South African Monetary Policy Stance Left Unchanged

January 19, 2012

A statement from the South African Reserve Bank’s Monetary Policy Committee left its repurchase rate at 5.5%, as it had done at its six previous meetings.  There has not yet been any rate hike, but the last reduction was implemented 14 months ago.  That cut of 50 basis points culminated a series of nine reductions over twenty-three months and totaling 650 basis points.  The committee’s next policy meeting is scheduled for very late March.

In leaving policy unchanged, officials conceded that prospects for inflation have deteriorated but also observed a worsening growth environment and concluded that it’s a tough time to balance such conflicting pressures.  So far, they are erring on the side of supporting growth and justify that bias by the lack of significant demand pressures.

On inflation, that statement attributes an upwardly revised path to weaker rand prospects.

Inflation is now expected to remain outside the upper end of the target range for the whole of 2012, and to peak in the second quarter of 2012 at around 6,6 per cent before declining gradually and returning to within the target range in the first quarter of 2013. Inflation is expected to measure 5,5 per cent in the final quarter of 2013. The Bank’s forecast of core inflation, which excludes food, petrol and electricity, shows a moderately rising trend, with the peak of around 5,5 per cent expected in the first two quarters of 2013. The main factor contributing to the upward revision of the forecast is the changed assumption relating to the exchange rate of the rand, which was partly offset by the downward adjustment to the global growth assumption.

At the same time,

The MPC is also cognizant of the slowing domestic economy and feels that given the lack of demand pressures, monetary tightening at this stage would not be appropriate.

There continue, nonetheless, to be some misgivings about this logic and a readiness to tighten if needed in the future.

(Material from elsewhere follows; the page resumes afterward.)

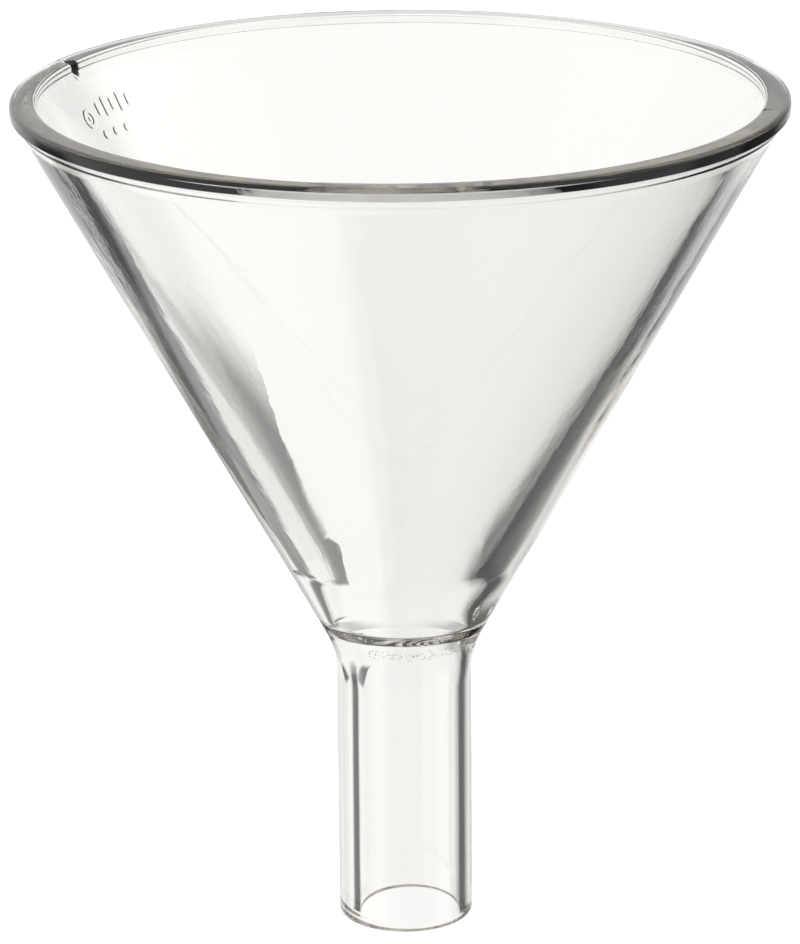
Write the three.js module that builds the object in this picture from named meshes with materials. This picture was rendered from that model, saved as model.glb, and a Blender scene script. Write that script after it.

The nominal policy rate is at a long term low and the real policy rate is slightly negative, indicating a monetary policy stance that is accommodative and supportive of the real economy…. the Committee will continue to monitor domestic and global economic and financial developments and the risks to the outlook, and remains ready to act appropriately to ensure the attainment of the inflation target over the medium term while being supportive of the domestic economy.